Back in wintry Nottingham – I headed up to the allotment this morning only to discover many feathers outside the chicken run and one cockerel missing. Laurie had mentioned that a couple of times when he checked the chickens, one of the boys had managed to get out (probably by flapping from floor to roof of house, to roof of adjacent building) – I can only presume that this chap had been caught outside the run by a fox – the feathers were right next to the door – perhaps he had been running to get back in. Trouble is once the fox has had a feed he’ll be back. Coops and runs are never completely fox proof and we kept meaning to roof the whole area in netting to keep the foxes out and the chickens in – now I feel guilty as hell that we haven’t done it – seems like bolting the door after etc etc.

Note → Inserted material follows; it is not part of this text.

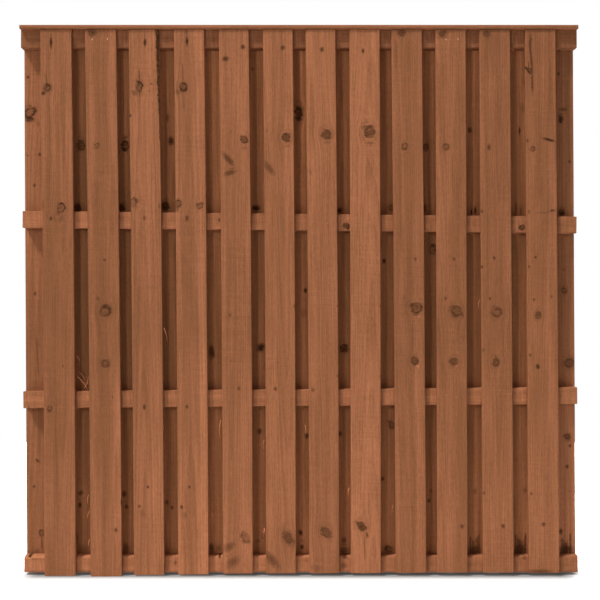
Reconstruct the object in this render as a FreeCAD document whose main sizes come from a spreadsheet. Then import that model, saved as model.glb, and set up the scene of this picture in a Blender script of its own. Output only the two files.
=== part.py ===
import FreeCAD
import Part
import Sketcher
import math
import os

# Hit and miss fence panel, in millimetres. X runs along the panel, -Y is its front and Z is up.
# The origin is the middle of the bottom rail's left end.
# The panel is as it was nailed up: a little out of square, two rails out of level, and each front
# board with a lean, a foot, a width and a place of its own. Those drifts are sizes like the others.

FRONT_COUNT = 12
BACK_COUNT = FRONT_COUNT + 1
WANEY_BOARD = 3

SIZES = {
    "panel_height": 1796,
    "racking": 7,
    "rail_length": 1822,
    "rail_depth": 38,
    "rail_height": 55,
    "rail_arris": 2.5,
    "top_rail_height": 58,
    "bottom_rail_arris": 4.5,
    "lower_rail_rise": 547.5,
    "lower_rail_fall": -14,
    "upper_rail_rise": 1125,
    "upper_rail_fall": 18.5,
    "board_width": 99,
    "board_thickness": 15,
    "board_arris": 0.8,
    "head_clearance": 1,
    "back_lean": 9,
    "back_reach": 2,
    "cap_reach": 3,
    "cap_thickness": 12,
    "cap_overhang": 5,
    "cap_arris": 2,
    "board_wane_width": 11,
    "board_wane_length": 420,
    "board_heart_aside": 64.5,
    "board_heart_behind": 94,
    "rail_wane_width": 8,
    "rail_wane_length": 450,
    "rail_heart_under": 87.5,
    "rail_heart_behind": 59,
}

# For each front board from the left: how far it stands to the right of its even place at mid height,
# how far its foot stands to the right of its head, how far its foot hangs below the bottom rail, and
# how much wider it is than the others.
FRONT_DRIFTS = (
    (-2.5, 14.5, 6.5, 2.5),
    (2.5, 19.5, 8.5, 2.5),
    (0.0, 18.0, 3.5, 0.0),
    (3.0, 14.5, 2.0, 0.0),
    (5.5, 14.0, -1.0, -1.5),
    (4.5, 11.0, -1.5, -1.5),
    (2.0, 13.5, -2.0, -1.5),
    (-1.5, 4.5, -2.5, -1.0),
    (-2.0, 15.0, -3.0, 0.0),
    (-6.0, 6.0, -4.0, -1.0),
    (-2.0, 12.5, -4.0, 0.0),
    (4.0, 13.0, -3.0, 0.0),
)

# Expressions that several pieces share

MIDDLE_X = "(Sizes.rail_length / 2 - Sizes.racking / 2)"
FRONT_PITCH = f"((Sizes.rail_length - Sizes.board_width) / {FRONT_COUNT})"
BACK_PITCH = f"((Sizes.rail_length + 2 * Sizes.back_reach - Sizes.board_width) / {FRONT_COUNT})"
RAIL_UNDER_Z = "(-Sizes.rail_height / 2)"
CAP_UNDER_Z = f"({RAIL_UNDER_Z} + Sizes.panel_height - Sizes.cap_thickness)"
RAIL_HALVES = "((Sizes.rail_height + Sizes.top_rail_height) / 2)"
TOP_RAIL_RISE = f"(Sizes.panel_height - Sizes.cap_thickness - {RAIL_HALVES})"
BOARD_Y = "(Sizes.rail_depth / 2 + Sizes.board_thickness / 2)"
CAP_DEPTH = "(Sizes.rail_depth + 2 * Sizes.board_thickness + 2 * Sizes.cap_overhang)"
CAP_LENGTH = "(Sizes.rail_length + 2 * Sizes.cap_reach)"


def fill_sheet(doc):
    """Writes each size into the sheet under its alias, with the front boards' drifts after the rest."""
    rows = dict(SIZES)
    for number, drifts in enumerate(FRONT_DRIFTS, start=1):
        for word, drift in zip(("aside", "lean", "drop", "wider"), drifts):
            rows[f"front_{word}_{number:02d}"] = drift
    sheet = doc.addObject("Spreadsheet::Sheet", "Sizes")
    for row, (alias, value) in enumerate(rows.items(), start=1):
        sheet.set(f"A{row}", alias)
        sheet.set(f"B{row}", str(value))
        sheet.setAlias(f"B{row}", alias)
    doc.recompute()


def placed(x, y, z, turn):
    """Gives the expression of a placement at x, y, z, turned about Y, which takes +X downwards."""
    return f"placement(vector({x}; {y}; {z}); rotation(vector(0; 1; 0); {turn}))"


def origin_plane(body, role):
    return next(plane for plane in body.Origin.OriginFeatures if plane.Role == role)


def draw_section(sketch, across, deep):
    """Draws a rectangle, across by deep, centred on the sketch's own origin."""
    half_across, half_deep = 40, 20
    corners = [
        FreeCAD.Vector(-half_across, -half_deep, 0),
        FreeCAD.Vector(half_across, -half_deep, 0),
        FreeCAD.Vector(half_across, half_deep, 0),
        FreeCAD.Vector(-half_across, half_deep, 0),
    ]
    for start, end in zip(corners, corners[1:] + corners[:1]):
        sketch.addGeometry(Part.LineSegment(start, end), False)
    for side in range(4):
        sketch.addConstraint(Sketcher.Constraint("Coincident", side, 2, (side + 1) % 4, 1))
    for side in (0, 2):
        sketch.addConstraint(Sketcher.Constraint("Horizontal", side))
        sketch.addConstraint(Sketcher.Constraint("Vertical", side + 1))
    sketch.addConstraint(Sketcher.Constraint("Symmetric", 0, 1, 2, 1, -1, 1))
    width = sketch.addConstraint(Sketcher.Constraint("DistanceX", 0, 1, 0, 2, 2 * half_across))
    depth = sketch.addConstraint(Sketcher.Constraint("DistanceY", 1, 1, 1, 2, 2 * half_deep))
    sketch.renameConstraint(width, "across")
    sketch.renameConstraint(depth, "deep")
    sketch.setExpression("Constraints.across", across)
    sketch.setExpression("Constraints.deep", deep)


def sawn_timber(doc, name, plane, across, deep, length, arris, eased):
    """Pads a sawn section off an origin plane to its length and eases the long arrises that eased picks."""
    body = doc.addObject("PartDesign::Body", name)
    sketch = body.newObject("Sketcher::SketchObject", f"{name}_section")
    sketch.AttachmentSupport = (origin_plane(body, plane), "")
    sketch.MapMode = "FlatFace"
    draw_section(sketch, across, deep)
    pad = body.newObject("PartDesign::Pad", f"{name}_length")
    pad.Profile = sketch
    pad.setExpression("Length", length)
    doc.recompute()
    chamfer = body.newObject("PartDesign::Chamfer", f"{name}_arrises")
    chamfer.Base = (pad, [f"Edge{place}" for place in long_edges(pad.Shape, eased)])
    chamfer.setExpression("Size", arris)
    body.Tip = chamfer
    return body


def long_edges(shape, eased):
    """Gives the numbers of the four edges along a pad whose middle point eased accepts."""
    longest = max(edge.Length for edge in shape.Edges)
    return [
        place
        for place, edge in enumerate(shape.Edges, start=1)
        if math.isclose(edge.Length, longest) and eased(edge.CenterOfMass)
    ]


def every_arris(middle):
    return True


def upper_arris(middle):
    return middle.z > 0


def log_radii(aside, behind, width, run, length):
    """Gives a log's radius at the end where its wane is widest, and at the timber's other end.

    The wane is on one corner of the timber. The log's heart lies aside of the corner along one face and
    behind it across that face. Its bark crosses the face a width from the corner at the first end, and
    reaches the corner where the wane has run out.
    """
    narrow = f"hypot({aside} - {width}; {behind})"
    whole = f"hypot({aside}; {behind})"
    return narrow, f"({narrow} + ({whole} - {narrow}) * {length} / {run})"


def leave_wane(doc, timber, length, radii, placement):
    """Keeps what of a timber lies inside its log, a cone whose two radii are given."""
    name = timber.Name
    timber.Label = f"{name}_square"
    log = doc.addObject("Part::Cone", f"{name}_log")
    log.setExpression("Height", length)
    log.setExpression("Radius1", radii[0])
    log.setExpression("Radius2", radii[1])
    log.setExpression("Placement", placement)
    waney = doc.addObject("Part::Common", f"{name}_waney")
    waney.Base = timber
    waney.Tool = log
    waney.Label = name
    return waney


def make_rail(doc, name, length, height="Sizes.rail_height", arris="Sizes.rail_arris"):
    return sawn_timber(doc, name, "YZ_Plane", "Sizes.rail_depth", height, length, arris, every_arris)


def fix_rail(rail, rise, fall, length):
    """Sets a rail's middle at its rise over the bottom rail, with its right end lower by its fall."""
    left_x = f"Sizes.rail_length / 2 - Sizes.racking * {rise} / {TOP_RAIL_RISE} - {length} / 2"
    rail.setExpression("Placement", placed(left_x, "0", f"{rise} + {fall} / 2", f"asin({fall} / {length})"))
    return rail


def make_bottom_rail(doc):
    """Makes the bottom rail, whose upper front corner is waney at its left end."""
    length = "Sizes.rail_length"
    rail = make_rail(doc, "bottom_rail", length, arris="Sizes.bottom_rail_arris")
    run = ("Sizes.rail_wane_width", "Sizes.rail_wane_length")
    radii = log_radii("Sizes.rail_heart_under", "Sizes.rail_heart_behind", *run, length)
    heart_y = "Sizes.rail_heart_behind - Sizes.rail_depth / 2"
    heart_z = "Sizes.rail_height / 2 - Sizes.rail_heart_under"
    return leave_wane(doc, rail, length, radii, placed("0", heart_y, heart_z, "90"))


def make_rails(doc):
    """Makes the four rails. The top one is taller, and as long as the capping that lies on it."""
    length = "Sizes.rail_length"
    bottom_rail = fix_rail(make_bottom_rail(doc), "0", "0", length)
    lower_rail = make_rail(doc, "lower_rail", length)
    fix_rail(lower_rail, "Sizes.lower_rail_rise", "Sizes.lower_rail_fall", length)
    upper_rail = make_rail(doc, "upper_rail", length)
    fix_rail(upper_rail, "Sizes.upper_rail_rise", "Sizes.upper_rail_fall", length)
    top_rail = make_rail(doc, "top_rail", CAP_LENGTH, "Sizes.top_rail_height")
    fix_rail(top_rail, TOP_RAIL_RISE, "0", CAP_LENGTH)
    return [bottom_rail, lower_rail, upper_rail, top_rail]


def make_capping(doc):
    """Makes the capping, which lies on the top rail and reaches over both faces of boards."""
    section = (CAP_DEPTH, "Sizes.cap_thickness")
    capping = sawn_timber(doc, "capping", "YZ_Plane", *section, CAP_LENGTH, "Sizes.cap_arris", upper_arris)
    left_x = f"Sizes.rail_length / 2 - Sizes.racking - {CAP_LENGTH} / 2"
    capping.setExpression("Placement", placed(left_x, "0", f"{CAP_UNDER_Z} + Sizes.cap_thickness / 2", "0"))
    return capping


def board_reach(width, lean, drop):
    """Gives a board's turn and length, so that its higher head corner stops just under the capping."""
    rise = f"({CAP_UNDER_Z} - Sizes.head_clearance - {RAIL_UNDER_Z} + {drop})"
    turn = f"atan({lean} / (Sizes.panel_height - Sizes.cap_thickness))"
    length = f"(({rise} - {width} / 2 * sin({turn})) / cos({turn}))"
    return turn, length


def make_board(doc, name, width, length):
    section = (width, "Sizes.board_thickness")
    return sawn_timber(doc, name, "XY_Plane", *section, length, "Sizes.board_arris", every_arris)


def hang_board(board, middle_x, y, lean, drop, turn):
    """Stands a board on its foot, which lies to the right of its middle by half its lean."""
    foot_x = f"{middle_x} + {lean} / 2"
    board.setExpression("Placement", placed(foot_x, y, f"{RAIL_UNDER_Z} - {drop}", f"-{turn}"))


def leave_board_wane(doc, board, width, length):
    """Takes a board's right front corner off near its head, where the log's bark was."""
    run = ("Sizes.board_wane_width", "Sizes.board_wane_length")
    radii = log_radii("Sizes.board_heart_aside", "Sizes.board_heart_behind", *run, length)
    heart_x = f"{width} / 2 - Sizes.board_heart_aside"
    heart_y = "Sizes.board_heart_behind - Sizes.board_thickness / 2"
    return leave_wane(doc, board, length, radii, placed(heart_x, heart_y, length, "180"))


def make_front_boards(doc):
    """Makes the front boards over the gaps between the back ones, each with its own drifts."""
    boards = []
    for number in range(1, FRONT_COUNT + 1):
        lean = f"Sizes.front_lean_{number:02d}"
        drop = f"Sizes.front_drop_{number:02d}"
        width = f"(Sizes.board_width + Sizes.front_wider_{number:02d})"
        turn, length = board_reach(width, lean, drop)
        board = make_board(doc, f"front_board_{number:02d}", width, length)
        if number == WANEY_BOARD:
            board = leave_board_wane(doc, board, width, length)
        steps = number - (FRONT_COUNT + 1) / 2
        middle_x = f"{MIDDLE_X} + {steps} * {FRONT_PITCH} + Sizes.front_aside_{number:02d}"
        hang_board(board, middle_x, f"-{BOARD_Y}", lean, drop, turn)
        boards.append(board)
    return boards


def make_back_boards(doc):
    """Makes the evenly spaced back boards, the first and last a little past the rails' ends."""
    boards = []
    turn, length = board_reach("Sizes.board_width", "Sizes.back_lean", "0")
    for number in range(1, BACK_COUNT + 1):
        board = make_board(doc, f"back_board_{number:02d}", "Sizes.board_width", length)
        steps = number - (BACK_COUNT + 1) / 2
        middle_x = f"{MIDDLE_X} + {steps} * {BACK_PITCH}"
        hang_board(board, middle_x, BOARD_Y, "Sizes.back_lean", "0", turn)
        boards.append(board)
    return boards


def check_document(doc, pieces):
    """Stops if any object failed to recompute, or any piece isn't one sound solid."""
    for thing in doc.Objects:
        if {"Invalid", "Error"} & set(thing.State):
            raise RuntimeError(f"{thing.Label} failed: {thing.State}")
    for piece in pieces:
        if piece.Shape.isNull() or not piece.Shape.isValid() or len(piece.Shape.Solids) != 1:
            raise RuntimeError(f"{piece.Label} isn't one sound solid")


def main():
    doc = FreeCAD.newDocument("fence_panel")
    fill_sheet(doc)
    pieces = [make_capping(doc)] + make_rails(doc) + make_front_boards(doc) + make_back_boards(doc)
    doc.recompute()
    check_document(doc, pieces)
    os.makedirs("parts", exist_ok=True)
    for piece in pieces:
        piece.Shape.exportStep(f"parts/{piece.Label}.step")
    volume = sum(piece.Shape.Volume for piece in pieces)
    print(len(pieces), "pieces,", round(volume / 1e9, 5), "cubic metres")


main()
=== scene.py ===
"""A hit and miss fence panel of dip-treated sawn softwood, seen square on in soft studio light."""

import math

import bpy
import numpy as np
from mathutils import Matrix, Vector


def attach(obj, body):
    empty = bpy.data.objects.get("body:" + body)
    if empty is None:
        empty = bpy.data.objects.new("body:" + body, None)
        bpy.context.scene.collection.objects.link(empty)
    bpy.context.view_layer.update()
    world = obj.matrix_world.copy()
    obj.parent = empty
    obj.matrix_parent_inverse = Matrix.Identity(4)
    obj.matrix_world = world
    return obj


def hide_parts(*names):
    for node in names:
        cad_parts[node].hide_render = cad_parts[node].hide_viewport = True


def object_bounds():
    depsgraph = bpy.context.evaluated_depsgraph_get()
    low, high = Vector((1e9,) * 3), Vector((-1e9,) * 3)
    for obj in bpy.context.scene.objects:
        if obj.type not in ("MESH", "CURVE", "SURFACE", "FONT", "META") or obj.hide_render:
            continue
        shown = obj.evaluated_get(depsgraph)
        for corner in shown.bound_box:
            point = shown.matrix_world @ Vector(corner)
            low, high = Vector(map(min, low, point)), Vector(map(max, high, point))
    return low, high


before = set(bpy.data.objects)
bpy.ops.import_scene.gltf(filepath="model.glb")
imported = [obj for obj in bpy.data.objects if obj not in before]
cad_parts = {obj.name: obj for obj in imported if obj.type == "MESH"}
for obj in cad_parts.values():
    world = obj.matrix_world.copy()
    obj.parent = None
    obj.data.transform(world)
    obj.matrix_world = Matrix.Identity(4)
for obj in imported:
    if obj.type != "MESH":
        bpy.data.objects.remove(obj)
CAD_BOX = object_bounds()
MM = 0.001

# The photograph's view, in metres and in pixels of its 600 by 600 frame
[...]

My next stop was at the garage to get two new front tyres for the car- I’ve been ‘meaning to do’ that too – and the result of not doing that might be a little more extreme than losing a chicken. Now to get some other jobs done that have been on the invisible list for far too long.

What’s with Facebook?

I felt quite hip starting a blog, after all I’m new to this world wide web thing. As you can see my initial enthusiasm has waned a little – partly due to the fact that my Internet access keeps crashing at home and logging on at work is a bit cheeky. But now my fellow course mates on the MA have launched an Alumni blog and a Facebook group.

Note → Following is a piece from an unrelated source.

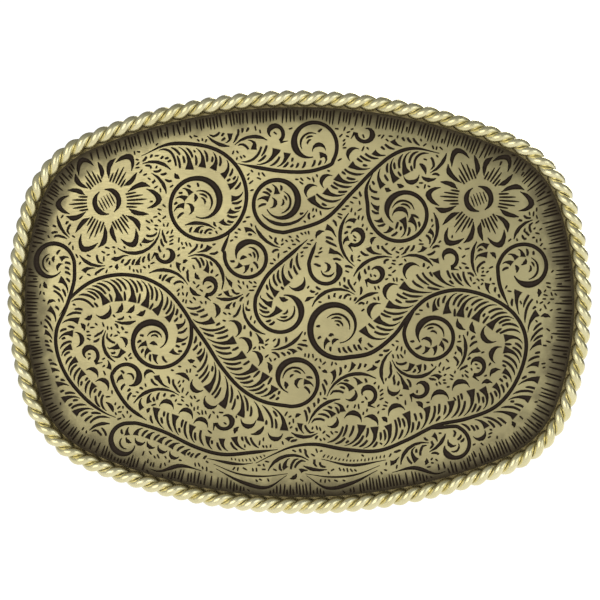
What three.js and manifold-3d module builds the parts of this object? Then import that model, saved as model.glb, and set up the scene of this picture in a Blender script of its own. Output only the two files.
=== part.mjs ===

My only knowledge of Facebook to date has been checking up on Lovely J and her page. Several ‘young people’ here at work use it – but it just seems odd to me.

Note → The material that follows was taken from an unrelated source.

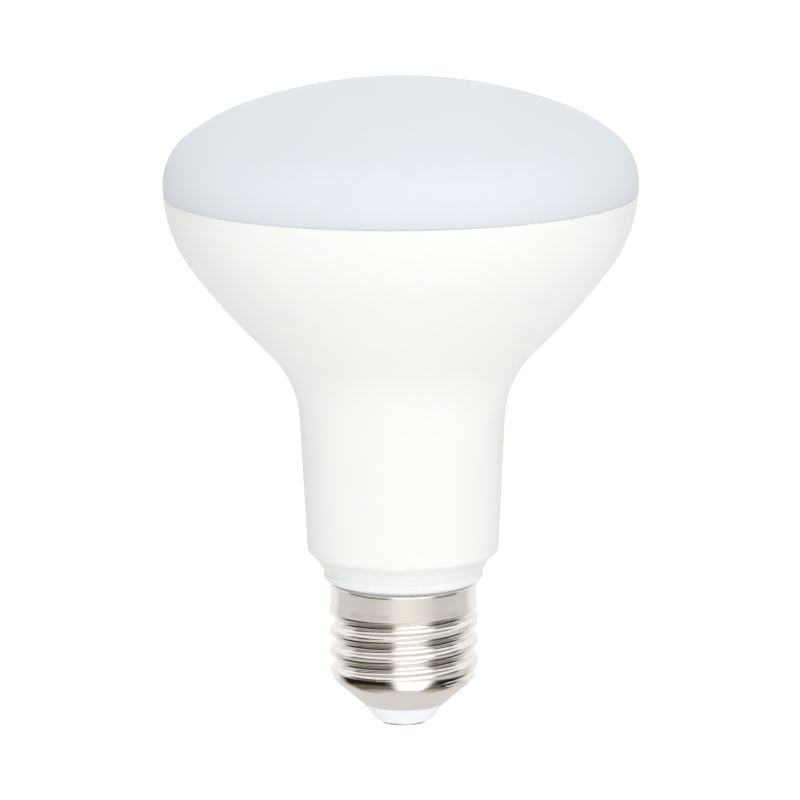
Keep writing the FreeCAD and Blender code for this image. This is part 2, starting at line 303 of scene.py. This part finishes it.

For a start there’s this option where you enter your status – eg. ‘Sally is pre Halloween’ or ‘Rachel is asleep’ – then there is the fact that you can ‘poke’ people or indeed be ‘poked’ by them. Then people can say they are your ‘friends’ just because they happen to know your name. Very odd. I find it all a little disturbing. Am I just an antisocial old fuddy duddy?

Norton Antivirus needed…


Do you know what Graham Norton said on ‘Just A Minute’ (Radio 4 Sunday 30th Sept)?

“Bloggers are people that don’t wash their hair, have no friends and think that someone might want to read what they write.”

Well, so Big Sis tells me – she was listening on Sunday night. Is Mr Norton confusing Bloggers with Saturation-TV-Presenters? STPs are the ones who start off doing one programme, then they do another, then they get a regular slot and then they end up doing the same-old-same-old EVERY NIGHT OF THE WEEK.  Was it Congreve who said ‘Hell hath no fury like a blogger scorned!’

I am constantly amazed at what I find out from reading other people’s blogs, not to mention being comforted to discover that other people suffer domestic drudgery and come through it brain in tact. Reading blogs is a bit like chatting to a stranger on a train – okay there may be a few nutters and orange eaters out there, but sometimes what they say is funny/valid/touching/thought provoking/worth repeating.

Today for example I have learned that there is a project called Chance UK which organises volunteer mentors for vulnerable children (aged 5-11yrs). I had a crash lesson in the strategy of the 3 for 2 and BOGOHP offers in the booksellers world. I saw a great photograph of colour ordered book shelves. I also learned about a ‘library without a roof’ where homeless readers can borrow books – but can I find the link now? Perhaps if anyone knows where I read about this they’d let me know!

All in all I think blogging is great and I’m fairly hooked. I just don’t meet so many people nowadays, it seems to be work/home/sleep/ with huge dollops of TV, where I am battered with the wit and wisdom of the likes of Mr Norton. If I do meet interesting/funny/odd people I usually have to rush off to work/home/sleep before I get a good chance to have a proper chat. So long live the blog I say! I do have real fleshed out friends but I also enjoy the company of strangers.

(Good old Big Sis – has since added a comment which shows link to library without a roof – click on comments if you want to read it.)


some bunnies in a box

Having spent several hours on the telephone to my sister Ruth I have managed to master the rudiments of this site. Her talent lies in translating jargon into real-speak. She makes no claim to be an expert or to understand how all of this works but de-mystifies it enough to make it feel possible.

I am going to add a photograph just to prove to her that I can!